[start Data excerpts]

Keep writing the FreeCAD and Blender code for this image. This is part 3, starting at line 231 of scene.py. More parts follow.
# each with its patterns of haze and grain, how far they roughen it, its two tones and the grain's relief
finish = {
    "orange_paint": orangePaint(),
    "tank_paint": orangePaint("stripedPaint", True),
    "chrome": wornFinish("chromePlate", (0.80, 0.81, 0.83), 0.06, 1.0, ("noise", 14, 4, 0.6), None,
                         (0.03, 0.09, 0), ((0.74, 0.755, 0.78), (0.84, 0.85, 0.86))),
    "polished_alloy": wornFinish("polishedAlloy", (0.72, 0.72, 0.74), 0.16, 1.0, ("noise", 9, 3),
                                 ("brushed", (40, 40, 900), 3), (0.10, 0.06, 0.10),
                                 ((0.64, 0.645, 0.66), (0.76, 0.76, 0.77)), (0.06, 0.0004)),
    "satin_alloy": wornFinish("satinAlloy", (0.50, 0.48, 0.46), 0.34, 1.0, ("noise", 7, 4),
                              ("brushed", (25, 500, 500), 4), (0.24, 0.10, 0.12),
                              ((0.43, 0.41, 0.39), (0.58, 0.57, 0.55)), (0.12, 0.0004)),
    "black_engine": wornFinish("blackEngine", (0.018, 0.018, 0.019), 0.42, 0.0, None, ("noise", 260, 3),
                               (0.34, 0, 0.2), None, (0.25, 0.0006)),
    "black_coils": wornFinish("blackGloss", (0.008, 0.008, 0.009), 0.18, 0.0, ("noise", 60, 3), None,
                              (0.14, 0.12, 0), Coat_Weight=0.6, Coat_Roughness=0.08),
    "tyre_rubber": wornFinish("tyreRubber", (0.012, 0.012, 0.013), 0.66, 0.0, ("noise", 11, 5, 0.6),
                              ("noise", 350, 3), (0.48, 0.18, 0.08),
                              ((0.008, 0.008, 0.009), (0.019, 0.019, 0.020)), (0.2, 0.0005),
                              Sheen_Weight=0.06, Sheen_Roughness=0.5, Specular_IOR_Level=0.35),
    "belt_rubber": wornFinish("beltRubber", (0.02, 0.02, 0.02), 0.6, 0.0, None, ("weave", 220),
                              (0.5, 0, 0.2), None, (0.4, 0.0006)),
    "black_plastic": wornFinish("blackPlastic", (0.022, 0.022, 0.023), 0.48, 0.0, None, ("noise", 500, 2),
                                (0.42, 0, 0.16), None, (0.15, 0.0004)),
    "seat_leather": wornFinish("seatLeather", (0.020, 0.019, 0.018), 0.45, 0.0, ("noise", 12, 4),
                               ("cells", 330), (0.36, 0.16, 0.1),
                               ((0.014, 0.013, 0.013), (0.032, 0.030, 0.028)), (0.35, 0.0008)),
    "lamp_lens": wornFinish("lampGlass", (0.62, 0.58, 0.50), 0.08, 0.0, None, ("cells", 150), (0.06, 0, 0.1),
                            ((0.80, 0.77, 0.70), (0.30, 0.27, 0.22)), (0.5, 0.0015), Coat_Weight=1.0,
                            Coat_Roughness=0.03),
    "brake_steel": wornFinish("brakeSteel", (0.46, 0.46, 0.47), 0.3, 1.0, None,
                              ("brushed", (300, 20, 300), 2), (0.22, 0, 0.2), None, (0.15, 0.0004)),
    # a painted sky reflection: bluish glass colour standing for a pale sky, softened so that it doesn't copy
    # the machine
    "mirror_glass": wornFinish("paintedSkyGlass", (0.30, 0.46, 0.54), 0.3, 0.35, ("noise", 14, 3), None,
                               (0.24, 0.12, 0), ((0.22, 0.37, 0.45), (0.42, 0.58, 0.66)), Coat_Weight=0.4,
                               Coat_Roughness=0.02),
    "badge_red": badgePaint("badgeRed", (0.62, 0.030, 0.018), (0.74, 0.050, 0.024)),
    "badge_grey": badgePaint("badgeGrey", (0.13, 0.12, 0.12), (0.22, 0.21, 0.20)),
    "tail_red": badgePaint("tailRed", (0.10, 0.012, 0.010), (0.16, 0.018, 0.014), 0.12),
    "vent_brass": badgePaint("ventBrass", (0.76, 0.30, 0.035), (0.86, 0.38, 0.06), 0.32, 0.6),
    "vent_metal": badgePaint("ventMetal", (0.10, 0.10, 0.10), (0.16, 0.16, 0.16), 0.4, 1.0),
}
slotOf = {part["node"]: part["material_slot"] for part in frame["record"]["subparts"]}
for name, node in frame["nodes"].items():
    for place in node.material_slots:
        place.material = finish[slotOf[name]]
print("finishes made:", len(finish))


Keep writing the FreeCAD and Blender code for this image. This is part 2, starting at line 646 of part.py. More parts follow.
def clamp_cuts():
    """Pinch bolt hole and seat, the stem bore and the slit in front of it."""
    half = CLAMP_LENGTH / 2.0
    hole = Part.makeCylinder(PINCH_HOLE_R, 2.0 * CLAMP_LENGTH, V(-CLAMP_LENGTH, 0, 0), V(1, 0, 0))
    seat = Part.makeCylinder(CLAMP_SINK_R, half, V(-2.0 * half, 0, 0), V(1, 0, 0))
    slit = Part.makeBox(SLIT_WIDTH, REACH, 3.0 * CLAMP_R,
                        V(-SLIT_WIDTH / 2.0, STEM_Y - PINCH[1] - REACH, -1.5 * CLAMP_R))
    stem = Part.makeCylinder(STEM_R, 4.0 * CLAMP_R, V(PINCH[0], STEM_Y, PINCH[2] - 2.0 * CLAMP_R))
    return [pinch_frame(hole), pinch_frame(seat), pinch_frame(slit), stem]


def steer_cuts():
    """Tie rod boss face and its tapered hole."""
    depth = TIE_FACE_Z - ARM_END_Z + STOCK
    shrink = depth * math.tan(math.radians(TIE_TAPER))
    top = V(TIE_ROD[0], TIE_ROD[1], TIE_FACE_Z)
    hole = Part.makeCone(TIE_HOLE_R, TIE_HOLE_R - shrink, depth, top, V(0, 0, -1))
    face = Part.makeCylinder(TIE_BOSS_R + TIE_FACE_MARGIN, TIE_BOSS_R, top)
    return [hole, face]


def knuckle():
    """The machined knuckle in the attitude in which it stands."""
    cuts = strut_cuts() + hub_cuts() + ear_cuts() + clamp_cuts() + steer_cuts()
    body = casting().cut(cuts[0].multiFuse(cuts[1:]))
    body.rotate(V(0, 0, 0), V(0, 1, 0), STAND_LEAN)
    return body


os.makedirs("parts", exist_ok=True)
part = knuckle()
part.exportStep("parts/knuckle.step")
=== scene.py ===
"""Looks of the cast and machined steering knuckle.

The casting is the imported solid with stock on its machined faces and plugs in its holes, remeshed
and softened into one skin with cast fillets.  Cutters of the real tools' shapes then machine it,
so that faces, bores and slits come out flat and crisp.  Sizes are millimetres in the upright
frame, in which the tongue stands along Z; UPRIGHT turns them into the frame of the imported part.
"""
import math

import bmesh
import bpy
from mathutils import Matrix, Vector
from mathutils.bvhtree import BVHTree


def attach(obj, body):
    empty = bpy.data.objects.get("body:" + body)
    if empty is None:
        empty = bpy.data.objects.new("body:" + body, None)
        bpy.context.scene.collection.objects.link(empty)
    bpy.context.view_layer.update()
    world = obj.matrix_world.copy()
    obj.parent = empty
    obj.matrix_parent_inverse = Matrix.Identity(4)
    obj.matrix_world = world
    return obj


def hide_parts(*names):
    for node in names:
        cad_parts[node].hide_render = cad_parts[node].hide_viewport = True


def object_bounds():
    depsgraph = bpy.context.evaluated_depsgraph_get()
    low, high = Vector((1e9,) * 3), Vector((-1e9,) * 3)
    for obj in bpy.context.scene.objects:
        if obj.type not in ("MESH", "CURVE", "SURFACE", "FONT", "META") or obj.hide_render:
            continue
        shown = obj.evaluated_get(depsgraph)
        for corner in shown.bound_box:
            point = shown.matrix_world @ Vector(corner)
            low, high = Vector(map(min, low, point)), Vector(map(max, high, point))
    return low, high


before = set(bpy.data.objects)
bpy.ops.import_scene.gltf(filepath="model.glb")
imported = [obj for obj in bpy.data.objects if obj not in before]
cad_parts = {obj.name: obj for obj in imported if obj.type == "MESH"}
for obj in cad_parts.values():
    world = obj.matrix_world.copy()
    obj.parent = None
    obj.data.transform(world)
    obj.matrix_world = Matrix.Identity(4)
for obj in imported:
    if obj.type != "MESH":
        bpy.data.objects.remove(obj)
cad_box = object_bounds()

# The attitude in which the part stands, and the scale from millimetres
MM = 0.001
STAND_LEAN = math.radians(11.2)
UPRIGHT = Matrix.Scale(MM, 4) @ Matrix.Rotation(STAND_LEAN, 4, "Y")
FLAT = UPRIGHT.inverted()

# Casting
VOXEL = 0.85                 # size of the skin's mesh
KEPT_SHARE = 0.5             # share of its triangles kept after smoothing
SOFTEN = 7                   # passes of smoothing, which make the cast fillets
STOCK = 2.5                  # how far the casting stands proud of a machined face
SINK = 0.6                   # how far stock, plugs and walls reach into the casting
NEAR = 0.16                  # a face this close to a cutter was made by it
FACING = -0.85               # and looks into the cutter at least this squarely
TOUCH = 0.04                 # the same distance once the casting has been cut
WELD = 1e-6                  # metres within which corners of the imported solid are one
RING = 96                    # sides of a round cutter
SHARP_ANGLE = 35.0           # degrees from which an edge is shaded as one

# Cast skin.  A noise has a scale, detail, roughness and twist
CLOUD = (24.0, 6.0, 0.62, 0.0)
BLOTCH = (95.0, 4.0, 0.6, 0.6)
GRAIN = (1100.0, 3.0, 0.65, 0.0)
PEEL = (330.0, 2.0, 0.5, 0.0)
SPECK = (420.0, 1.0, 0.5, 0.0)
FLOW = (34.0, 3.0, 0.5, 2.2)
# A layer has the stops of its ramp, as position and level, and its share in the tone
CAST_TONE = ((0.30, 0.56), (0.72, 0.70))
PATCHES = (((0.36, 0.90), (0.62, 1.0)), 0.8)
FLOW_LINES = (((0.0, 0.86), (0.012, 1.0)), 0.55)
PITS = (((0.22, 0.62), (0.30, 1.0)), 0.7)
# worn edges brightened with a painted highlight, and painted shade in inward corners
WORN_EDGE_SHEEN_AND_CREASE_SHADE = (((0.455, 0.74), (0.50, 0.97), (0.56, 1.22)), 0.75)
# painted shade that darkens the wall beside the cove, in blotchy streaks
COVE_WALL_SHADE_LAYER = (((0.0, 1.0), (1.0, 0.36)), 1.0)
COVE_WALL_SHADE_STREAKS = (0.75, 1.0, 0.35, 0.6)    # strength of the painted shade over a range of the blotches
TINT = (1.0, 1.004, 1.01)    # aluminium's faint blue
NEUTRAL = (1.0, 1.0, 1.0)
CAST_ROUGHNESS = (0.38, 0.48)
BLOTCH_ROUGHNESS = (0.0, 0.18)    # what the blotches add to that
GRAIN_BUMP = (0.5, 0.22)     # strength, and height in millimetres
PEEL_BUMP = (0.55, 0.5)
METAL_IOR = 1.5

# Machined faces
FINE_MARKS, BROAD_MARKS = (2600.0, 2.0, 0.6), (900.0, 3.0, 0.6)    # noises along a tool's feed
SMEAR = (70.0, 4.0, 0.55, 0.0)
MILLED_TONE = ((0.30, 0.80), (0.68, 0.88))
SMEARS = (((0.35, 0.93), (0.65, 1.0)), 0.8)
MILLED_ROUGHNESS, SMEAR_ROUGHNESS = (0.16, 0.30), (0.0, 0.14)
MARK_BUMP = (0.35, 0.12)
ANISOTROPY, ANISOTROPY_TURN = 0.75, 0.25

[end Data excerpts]
[start Data excerpts]

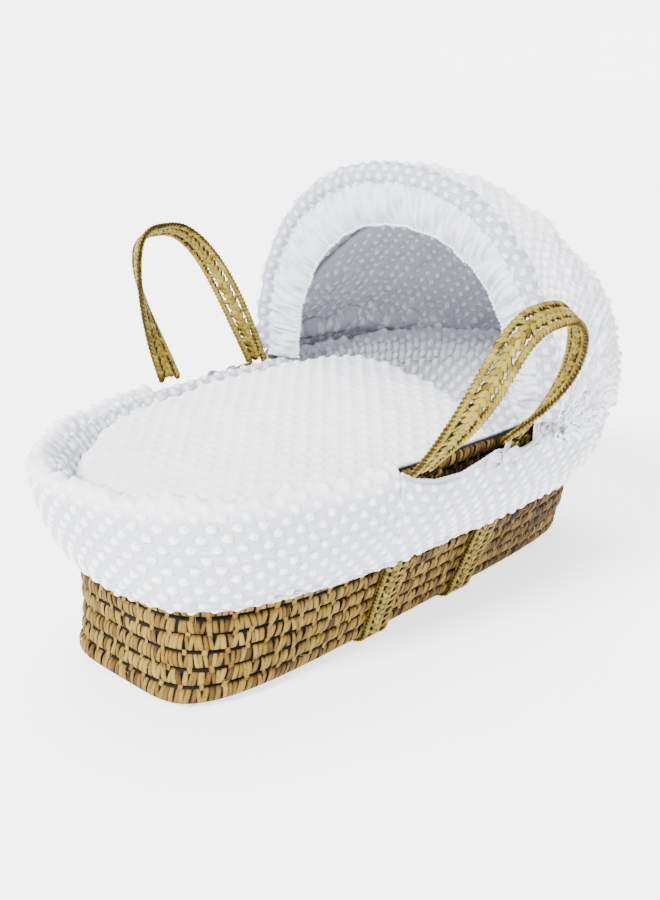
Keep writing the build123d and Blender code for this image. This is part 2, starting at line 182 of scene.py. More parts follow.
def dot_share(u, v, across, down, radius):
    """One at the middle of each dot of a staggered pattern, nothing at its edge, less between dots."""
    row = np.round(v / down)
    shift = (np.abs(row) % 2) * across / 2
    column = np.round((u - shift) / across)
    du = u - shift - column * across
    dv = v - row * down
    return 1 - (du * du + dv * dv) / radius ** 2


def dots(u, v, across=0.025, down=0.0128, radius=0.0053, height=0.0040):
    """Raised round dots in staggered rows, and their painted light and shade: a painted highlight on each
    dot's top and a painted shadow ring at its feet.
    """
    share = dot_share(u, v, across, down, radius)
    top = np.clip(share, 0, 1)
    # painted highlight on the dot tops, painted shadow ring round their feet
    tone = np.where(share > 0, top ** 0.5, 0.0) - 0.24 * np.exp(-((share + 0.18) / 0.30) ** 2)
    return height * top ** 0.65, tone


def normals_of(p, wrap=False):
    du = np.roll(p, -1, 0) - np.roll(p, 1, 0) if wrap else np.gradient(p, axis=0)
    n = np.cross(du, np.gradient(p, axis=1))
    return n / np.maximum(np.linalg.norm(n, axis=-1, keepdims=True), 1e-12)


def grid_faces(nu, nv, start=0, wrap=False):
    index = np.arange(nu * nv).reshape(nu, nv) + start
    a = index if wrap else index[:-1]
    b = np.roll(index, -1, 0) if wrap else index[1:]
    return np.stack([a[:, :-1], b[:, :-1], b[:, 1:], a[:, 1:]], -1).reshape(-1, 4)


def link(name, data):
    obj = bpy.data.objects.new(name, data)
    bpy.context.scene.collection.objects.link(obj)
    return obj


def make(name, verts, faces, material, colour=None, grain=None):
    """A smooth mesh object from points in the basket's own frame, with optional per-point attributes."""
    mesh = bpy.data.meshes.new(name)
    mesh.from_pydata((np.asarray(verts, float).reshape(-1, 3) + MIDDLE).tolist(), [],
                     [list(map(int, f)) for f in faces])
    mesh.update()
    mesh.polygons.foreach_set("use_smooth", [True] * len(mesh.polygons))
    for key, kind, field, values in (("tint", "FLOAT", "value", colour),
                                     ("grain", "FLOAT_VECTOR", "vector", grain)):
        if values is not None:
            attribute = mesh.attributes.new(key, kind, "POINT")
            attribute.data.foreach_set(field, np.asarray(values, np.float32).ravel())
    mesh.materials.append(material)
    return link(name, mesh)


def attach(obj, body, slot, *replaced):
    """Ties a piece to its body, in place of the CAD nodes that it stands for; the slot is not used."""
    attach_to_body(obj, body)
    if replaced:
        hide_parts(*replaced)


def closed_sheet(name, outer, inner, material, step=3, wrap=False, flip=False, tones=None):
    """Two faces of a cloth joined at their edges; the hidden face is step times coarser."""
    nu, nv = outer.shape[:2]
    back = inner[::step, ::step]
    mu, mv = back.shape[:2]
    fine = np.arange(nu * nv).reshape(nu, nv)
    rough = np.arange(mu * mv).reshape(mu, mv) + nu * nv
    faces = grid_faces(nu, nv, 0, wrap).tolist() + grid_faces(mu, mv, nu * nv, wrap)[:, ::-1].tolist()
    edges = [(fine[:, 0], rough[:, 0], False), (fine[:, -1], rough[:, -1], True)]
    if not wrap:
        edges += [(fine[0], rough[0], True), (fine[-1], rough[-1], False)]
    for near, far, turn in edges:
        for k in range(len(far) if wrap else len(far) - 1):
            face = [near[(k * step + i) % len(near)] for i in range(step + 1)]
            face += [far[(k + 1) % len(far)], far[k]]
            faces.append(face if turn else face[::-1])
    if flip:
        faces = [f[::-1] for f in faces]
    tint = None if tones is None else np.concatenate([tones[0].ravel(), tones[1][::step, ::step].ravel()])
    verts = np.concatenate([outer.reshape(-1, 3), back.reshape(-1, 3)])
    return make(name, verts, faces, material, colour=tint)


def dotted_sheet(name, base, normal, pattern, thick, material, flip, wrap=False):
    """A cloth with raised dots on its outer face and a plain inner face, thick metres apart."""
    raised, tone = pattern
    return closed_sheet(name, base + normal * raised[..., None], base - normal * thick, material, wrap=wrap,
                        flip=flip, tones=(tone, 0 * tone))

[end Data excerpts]
[start Data excerpts]

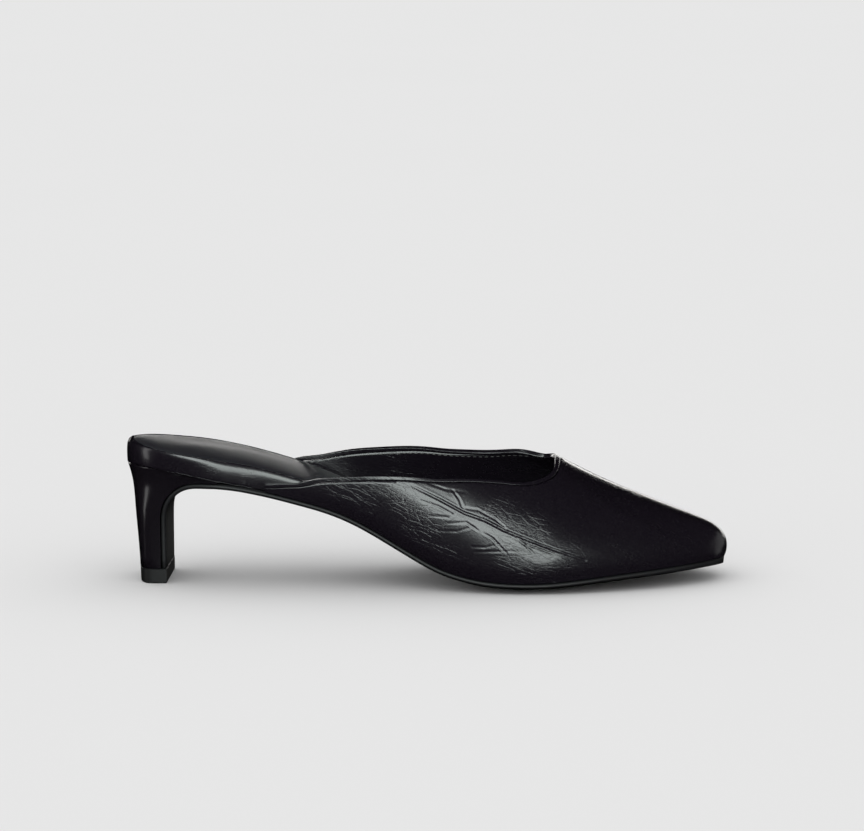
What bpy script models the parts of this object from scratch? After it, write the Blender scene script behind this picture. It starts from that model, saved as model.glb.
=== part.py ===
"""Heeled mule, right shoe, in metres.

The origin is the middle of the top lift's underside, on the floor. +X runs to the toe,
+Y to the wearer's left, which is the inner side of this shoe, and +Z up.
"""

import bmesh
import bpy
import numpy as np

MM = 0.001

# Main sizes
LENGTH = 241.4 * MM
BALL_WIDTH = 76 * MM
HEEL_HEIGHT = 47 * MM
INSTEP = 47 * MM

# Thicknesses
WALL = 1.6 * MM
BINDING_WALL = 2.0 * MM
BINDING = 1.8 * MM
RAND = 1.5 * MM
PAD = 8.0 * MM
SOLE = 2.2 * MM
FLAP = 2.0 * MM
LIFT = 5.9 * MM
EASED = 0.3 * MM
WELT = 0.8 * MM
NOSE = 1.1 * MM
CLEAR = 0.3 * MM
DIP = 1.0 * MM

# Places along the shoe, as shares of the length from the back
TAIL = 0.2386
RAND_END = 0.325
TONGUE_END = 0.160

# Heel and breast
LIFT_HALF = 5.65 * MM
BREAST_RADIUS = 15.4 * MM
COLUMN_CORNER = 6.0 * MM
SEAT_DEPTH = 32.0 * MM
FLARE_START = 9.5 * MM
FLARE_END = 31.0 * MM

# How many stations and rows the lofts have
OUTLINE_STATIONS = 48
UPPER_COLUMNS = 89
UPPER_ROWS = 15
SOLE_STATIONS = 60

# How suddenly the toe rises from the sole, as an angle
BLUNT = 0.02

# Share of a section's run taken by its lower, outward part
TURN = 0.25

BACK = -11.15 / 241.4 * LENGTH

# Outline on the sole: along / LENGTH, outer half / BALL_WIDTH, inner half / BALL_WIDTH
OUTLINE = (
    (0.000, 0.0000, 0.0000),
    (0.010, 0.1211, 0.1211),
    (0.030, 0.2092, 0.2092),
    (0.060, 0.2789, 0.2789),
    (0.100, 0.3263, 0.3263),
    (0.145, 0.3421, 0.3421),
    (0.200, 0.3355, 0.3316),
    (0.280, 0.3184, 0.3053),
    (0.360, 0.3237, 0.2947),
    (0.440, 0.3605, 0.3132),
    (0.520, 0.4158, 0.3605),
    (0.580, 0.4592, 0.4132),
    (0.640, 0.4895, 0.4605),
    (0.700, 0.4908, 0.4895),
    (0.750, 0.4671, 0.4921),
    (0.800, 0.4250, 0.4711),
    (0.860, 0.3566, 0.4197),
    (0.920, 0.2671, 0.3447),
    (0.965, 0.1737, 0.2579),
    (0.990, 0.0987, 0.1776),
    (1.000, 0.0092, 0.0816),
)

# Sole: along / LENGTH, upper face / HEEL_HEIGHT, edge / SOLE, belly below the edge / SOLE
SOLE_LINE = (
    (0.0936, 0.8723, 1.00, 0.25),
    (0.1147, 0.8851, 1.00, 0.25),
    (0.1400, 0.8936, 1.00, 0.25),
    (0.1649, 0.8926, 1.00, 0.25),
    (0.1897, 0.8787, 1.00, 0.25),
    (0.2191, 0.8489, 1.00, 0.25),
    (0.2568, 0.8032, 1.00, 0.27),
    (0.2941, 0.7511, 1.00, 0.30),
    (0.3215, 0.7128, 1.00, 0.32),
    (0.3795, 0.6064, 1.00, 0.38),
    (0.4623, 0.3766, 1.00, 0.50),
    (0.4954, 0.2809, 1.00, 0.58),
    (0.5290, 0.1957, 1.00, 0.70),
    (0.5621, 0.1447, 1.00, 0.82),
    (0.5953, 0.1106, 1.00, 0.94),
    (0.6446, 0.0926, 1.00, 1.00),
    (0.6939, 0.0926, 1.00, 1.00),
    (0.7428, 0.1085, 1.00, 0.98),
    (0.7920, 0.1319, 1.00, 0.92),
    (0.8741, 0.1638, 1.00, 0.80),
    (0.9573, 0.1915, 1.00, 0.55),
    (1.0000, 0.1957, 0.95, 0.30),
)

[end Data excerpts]

→ **Exercise**
Scan the material above. Return every line containing the string "objects".

→ **Written answer**
    empty = bpy.data.objects.get("body:" + body)
        empty = bpy.data.objects.new("body:" + body, None)
        bpy.context.scene.collection.objects.link(empty)
    for obj in bpy.context.scene.objects:
before = set(bpy.data.objects)
imported = [obj for obj in bpy.data.objects if obj not in before]
        bpy.data.objects.remove(obj)
    obj = bpy.data.objects.new(name, data)
    bpy.context.scene.collection.objects.link(obj)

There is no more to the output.